Issue of special ration cards-The families whose name figure in the priority
list can apply for special e-ration cards (Patrata Parchi) giving details of family
members to the authorized officers of their respective local bodies. After necessary
verification, the competent authority issues ration cards and the family is thus
eligible for getting food grain and other essential commodities at prescribed rates
from the FPS with which its card is attached.
Scale of issue and consumer price-Under the provisions of NFSA, 2013, the
subsidized quantity of ration has been increased to 35 kgs per family for AAY (Antyodaya
Anna Yojana) families and 5 kgs per member for other Priority Households. Wheat,
Rice, Sugar, Salt & Kerosene supplied in the scheme is of fair average quality as
prescribed by GOI. Sugar & Salt is available at the scale of 1000 gms. per family
per month. Kerosene is available to all priority households – AAY at the scale of
5 litres/family/month and PHs at the scale of 4 litres/family/month.

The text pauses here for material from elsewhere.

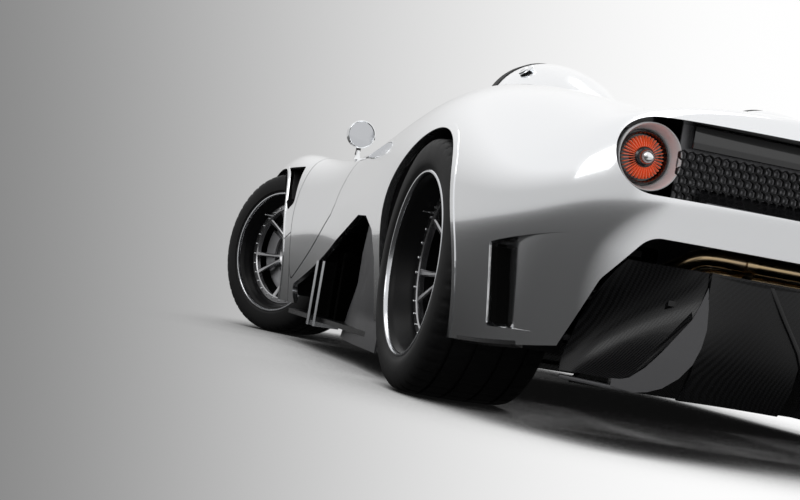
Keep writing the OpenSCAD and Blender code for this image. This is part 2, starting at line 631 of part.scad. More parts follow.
// Spindle and post that carry a wheel, between the balls of its wishbones
module upright() {
    translate([0, -6, 0]) rotate([-90, 0, 0]) cylinder(r = spindle_r, h = 46);
    translate([-35, -45, ball_r + seat_gap - arm_z]) cube([70, 40, 2 * (arm_z - ball_r - seat_gap)]);
}
module knuckle_left() color("gray") knuckle(1);
module knuckle_right() color("gray") knuckle(-1);
module rear_uprights() color("gray") for (s = [-1, 1]) at_rear(s) outboard(s) upright();
module driveshafts() color("gray") from_rear() both_sides()
    along_y(0, rear_tyre_r, 16, gearbox_w + seat_gap, rear_track_half - 45 - seat_gap);
// A flat fork from its two roots on the rail to the ball under or over the post
module arms(x, z, y, spread) {
    for (dz = [-arm_z, arm_z]) translate([x, 0, z + dz - ball_r]) {
        translate([0, y - ball_in, 0]) cylinder(r = 16, h = 2 * ball_r);
        translate([0, 0, 4]) linear_extrude(2 * ball_r - 8) difference() {
            polygon([[-9, y - ball_in], [9, y - ball_in], [spread + 12, arm_root], [-spread - 12, arm_root]]);
            polygon([[-6, y - ball_in - 60], [6, y - ball_in - 60], [spread - 18, arm_root + 14],
                [-spread + 18, arm_root + 14]]);
        }
    }
}
module wishbones() color("gray") from_rear() both_sides() {
    arms(0, rear_tyre_r, rear_track_half, 140);
    arms(wheelbase, front_tyre_r, front_track_half, 110);
}

// Round mirror on a short stalk that stands on the door's skin
module mirror_left() color("silver") from_rear() {
    foot = skin_point(11.55, 4.45) + 3 * seat_gap * skin_normal(11.55, 4.45);
    lean = skin_normal(11.55, 4.45);
    translate(foot) rotate([0, acos(lean[2]), atan2(lean[1], lean[0])]) cylinder(r = 16, h = 4);
    translate(foot + [0, 0, 1]) cylinder(r = 8, h = 815 - mirror_r - foot[2] + 10);
    translate([foot[0] - 15, foot[1], 815]) rotate([0, 90, 0]) cylinder(r = mirror_r, h = 30);
}
module mirror_right() mirror([0, 1, 0]) mirror_left();

module tyre_fl() color("black") at_front(1) tyre(front_tyre_r, front_tyre_w);
module tyre_fr() color("black") at_front(-1) outboard(-1) tyre(front_tyre_r, front_tyre_w);
module tyre_rl() color("black") at_rear(1) tyre(rear_tyre_r, rear_tyre_w);
module tyre_rr() color("black") at_rear(-1) outboard(-1) tyre(rear_tyre_r, rear_tyre_w);
module rim_fl() color("silver") at_front(1) rim(front_tyre_w, 60);
module rim_fr() color("silver") at_front(-1) outboard(-1) rim(front_tyre_w, 60);
module rim_rl() color("silver") at_rear(1) rim(rear_tyre_w, 78);
module rim_rr() color("silver") at_rear(-1) outboard(-1) rim(rear_tyre_w, 78);

tub();
front_clam();
rear_clam();
intake_ducts();
undertray();
wheel_liners();
diffuser();
rear_grille();
front_grille();
taillight_bezels();
taillight_lenses();
headlights();
windscreen();
fairings();
roll_hoops();
seat_left();
seat_right();
dashboard();
steering_column();
engine();
exhaust();
rear_uprights();
wishbones();
driveshafts();
door_left();
door_right();
mirror_left();
mirror_right();
front_lid();
engine_cover();
steering_wheel();
knuckle_left();
knuckle_right();
tyre_fl();
tyre_fr();
tyre_rl();
tyre_rr();
rim_fl();
rim_fr();
rim_rl();
rim_rr();
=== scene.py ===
import math

import bmesh
import bpy
import numpy as np
from mathutils import Matrix, Vector
from mathutils.bvhtree import BVHTree

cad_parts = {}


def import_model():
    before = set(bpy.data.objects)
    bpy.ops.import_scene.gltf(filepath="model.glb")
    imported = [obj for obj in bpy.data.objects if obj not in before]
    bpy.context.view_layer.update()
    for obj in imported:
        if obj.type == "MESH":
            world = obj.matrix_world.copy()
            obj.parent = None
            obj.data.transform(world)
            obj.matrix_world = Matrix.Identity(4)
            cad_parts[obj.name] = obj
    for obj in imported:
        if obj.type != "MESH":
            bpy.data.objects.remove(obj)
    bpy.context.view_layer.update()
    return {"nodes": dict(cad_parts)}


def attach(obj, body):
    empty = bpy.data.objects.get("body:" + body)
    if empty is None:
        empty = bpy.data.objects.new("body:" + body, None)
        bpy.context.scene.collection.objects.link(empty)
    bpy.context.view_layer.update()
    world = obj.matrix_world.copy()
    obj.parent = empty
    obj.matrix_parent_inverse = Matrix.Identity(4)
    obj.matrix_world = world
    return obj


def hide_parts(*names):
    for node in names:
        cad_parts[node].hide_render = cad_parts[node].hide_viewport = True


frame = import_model()
NODES = frame["nodes"]

# Lengths are in millimetres from the rear axle, and world() turns them into metres of the frame.
REAR_AXLE = -1217.5
WHEELBASE = 2500
REAR_R, FRONT_R = 354.5, 345
REAR_W, FRONT_W = 335, 256
REAR_TRACK, FRONT_TRACK = 810, 798
BEAD_R = 252
STEER = math.radians(30.5)
REAR_ARCH, FRONT_ARCH = 380, 362
SKIN_T = 20
PANEL_GAP = 6
LAMP_Y, LAMP_Z = 710, 664
SEAT_Y = 400


def world(p):
    p = np.asarray(p, float)
    return (p + np.array([REAR_AXLE, 0, 0])) / 1000


# ---------------------------------------------------------------- camera and light
def set_camera():
    yaw, pitch, roll = -0.2605, 0.0247, 0.1702
    cam = bpy.data.cameras.new("camera")
    cam.lens = 67.43
    cam.sensor_width = 36
    ob = bpy.data.objects.new("camera", cam)
    bpy.context.scene.collection.objects.link(ob)
    f = Vector((math.cos(yaw) * math.cos(pitch), math.sin(yaw) * math.cos(pitch), math.sin(pitch)))
    r0 = f.cross(Vector((0, 0, 1))).normalized()
    u0 = r0.cross(f)
    r = r0 * math.cos(roll) + u0 * math.sin(roll)
    u = -r0 * math.sin(roll) + u0 * math.cos(roll)
    m = Matrix((r, u, -f)).transposed().to_4x4()
    m.translation = Vector((-5.1763, 2.0641, 0.2819))
    ob.matrix_world = m
    cam.clip_end = 100
    bpy.context.scene.camera = ob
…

GOI issued guidelines in 2013
M. P. Govt. started this scheme since
The beneficiaries of the TPDS are the
AAY families and Other Priority Households as defined by the State Government notification
dated 5th June 2014
All the families as part of AAY families
and other priority households per State government gazette notification dated 5th
No of beneficiaries
As on 08-08-2014, there are 1, 14, 78,
863 beneficiary families with 5, 03, 56, 446 members. Within these, 14, 82, 102
AAY Families (up to 6 members) and 4, 52, 38, 817 Priority Household members (including
AAY 6+ members)
Rs. 1.00/kg for wheat & rice, Rs. 1.00/kg
for Salt, Rs. 13.50/kg for Sugar and Rs. 16.00/ltr for Kerosene
Scale of issue
35 kg food grain per family per month
After the allotment is received from GOI, Commissioner, Food Civil Supplies and
Consumer Protection, Madhya Pradesh allots stocks to various districts, local bodies
and up to the level of FP Shops using the SAMAGRA database and the District Collector
redistributes the same among the Tehsils, if necessary. As per the number of e-ration
cards (Patrata Parchi), the Sub Divisional Officer re-allots the stock to each fair
price shop. This allotment is intimated to local self-government bodies in urban
area and to Gram Panchayats in rural area and also to the concerned MLA/MP. Food
Corporation of India, M.P. State Civil Supplies Corporation, Lead and Link cooperative
societies are involved in delivery of foodgrain. Oil companies, their wholesalers
and retailers and Sugar mills are involved in supply of kerosene and sugar. M.P.
State Civil Supplies Corporation and the lead societies chalk out the convenient
routes for transportation of these commodities. On arrival of stock the FPS vigilance
committee and the general public is intimated and people are allowed to purchase
the food grain in installments at their convenience.
In selected districts the M.P. State Civil Supplies Corporation sends essential
commodities directly to the fair price shops. This results in speedy delivery and
cutting of unnecessary costs.
As on 31.07.2014 there are 22,165 Fair price shops in the state. All these shops
are run by cooperative societies. The cooperative societies of the women are also
allotted these shops. As these shops are run by cooperative societies, they can
avail of the credit limits allowed to them by the district cooperative banks so
there is no shortage of capital to run these shops. Also, the state government compensates
these societies for the losses incurred in running the PDS at the rates fixed by
the cooperative department. At district headquarter, District Supply Officer and
in other areas Sub Divisional Officer of the area are authorized to permit a new
shop on the recommendation of Deputy Registrar of cooperative societies of the district.
On an average a FPS caters to 717 families. As the off take in some sectors is negligible,
the number of card holders is below average and is not a viable proportion. To compensate
the losses incurred by the cooperative societies, the State government make them
available a subsidy to the tune of Rs 15 - 20 crores per annum. Following is the
district-wise distribution of FP Shops in the state:
District-wise break up of Fair price shops
Fair Price shops have to follow the rules prescribed by Madhya Pradesh (Food Stuff)
Sarvajanik Nagrik Poorti Scheme, 1991. If any FPS commits irregularity,
its license can be cancelled and security can be forfeited after due enquiry by
the appointing authority.
Mobile van scheme: -The MPSCSCS has 64 trucks, which are purchased through
grant and loan scheme of the GOI. These vehicles are used to supply essential commodities
to the remotely located villages where are no FPS. They serve as mobile fair price
shops. These vans are also used for transportation under Dwar Praday scheme.
Inspection: -It is mandatory for department officials to inspect each and
every FPS at least once in two months. Revenue officers are also expected to inspect
these shops whenever they visit the village where shop is located.
Vigilance and Public participation:- The State Government has reconstituted
Vigilance Committees at Block and FPS level to review the functioning of the PDS.